Landlord pays low-income tenants $1 million to settle suit over violations of local law
By Sam Catanzaro
Nine low-income Santa Monica tenants have obtained a $1 million settlement with their landlords in a suit over violations of a Santa Monca law protecting renters.
On December 16, the Legal Aid Foundation of Los Angeles and Scali Rasmussen, PC announced they have obtained a million-dollar settlement for nine Santa Monica low-income rent-controlled tenants in a suit against their landlords: Defendants Martin Mink, Terry Mink, Florette Mink and Russell No. 8 Santa Monica Properties, LLC. The suit, filed in 2016, claimed the landlords kept their apartment complex in unsafe and uninhabitable conditions and then attempted to terminate their occupancies after a fire forced them to vacate without paying tenents temporary relocation benefits mandated under local law.
“I lost my home of 28 years and all of my belongings in a fire that could have been prevented had the Mink family taken proper care of their building. Rather than pay temporary relocation, Marty Mink told my neighbors and me to sleep in sleeping bags on the manager’s floor. I am now 77 years old, and the fire took a toll on my health and the lawsuit was very stressful,” said lead plaintiff, Isabel Cernek.
The building, dubbed the Overlook Hotel located on Ocean Front Walk just south of the Santa Monica Pier, went up in flames on December 12, 2015. The tenants claim the fire was a result of the building’s subpar electrical system – one of several of what they described as”slum-like” conditions, including faulty plumbing and fire prevention systems, inadequate heat (including some units with no heat at all), mold and infestations of bedbugs and cockroaches.
Overlook Hotel, Victoria Pizzeria Fire. Friend is heading to Santa Monica hospital after running in to save people. pic.twitter.com/CHopQBNiNV— Frosty ☃️ aka Austin (@TheFrosty) December 13, 2015
Following the fire, with the tenants displaced, Russell No. 8 neglected to pay them the temporary relocation benefits mandated under Santa Monica municipal code. The landlords instead submitted paperwork to the Santa Monica Rent Control Board to remove the property from the residential rental housing market under the Ellis Act. Russell No. 8 and the Mink family then began planning to make renovations to convert the Overlook Hotel and adjacent properties (also owned by Russell) into a more profitable commercial enterprise.

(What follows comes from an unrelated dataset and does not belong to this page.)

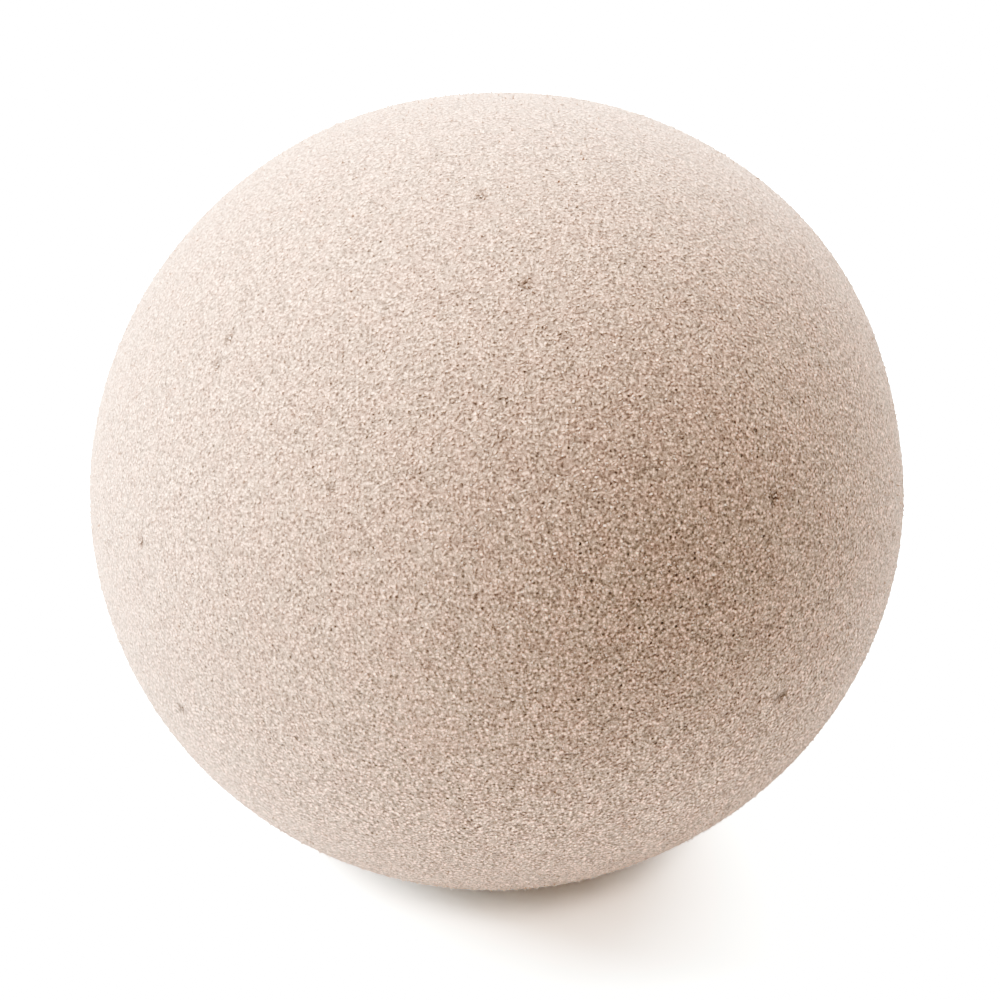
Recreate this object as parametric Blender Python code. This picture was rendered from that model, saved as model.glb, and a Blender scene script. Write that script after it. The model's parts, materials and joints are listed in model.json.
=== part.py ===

Facing homelessness after the fire, the low-income tenants were given temporary shelter in local motels by the Red Cross and the City of Santa Monica. Russell No. 8 eventually offered the tenants only permanent relocation, saying the Ellis notice and fire immediately ended the tenancies.
“Although it took years of litigation, we were able to get these tenants compensation for the hardships they endured. I hope that this case will serve as a warning to landlords who consider defying laws designed to protect vulnerable tenants,” said Senior Attorney Denise McGranahan of the Legal Aid Foundation of Los Angeles.
The trial lasted for over three years and while attorneys representing the plaintiffs describe this as a stalling tactic by the defense, they say it ultimately cost Russell No. 8 more in the settlement.
“If Russell No. 8 had simply complied with local law, its liability would have been limited to only tens of thousands in relocation benefits,” said attorney John Swenson of Scali Rasmussen. “However, as the result of the dilatory tactics advised or followed by its lawyers, and the years of mistreatment of the tenants, Russell No. 8 was able to end its liability only by settling for $1 million.”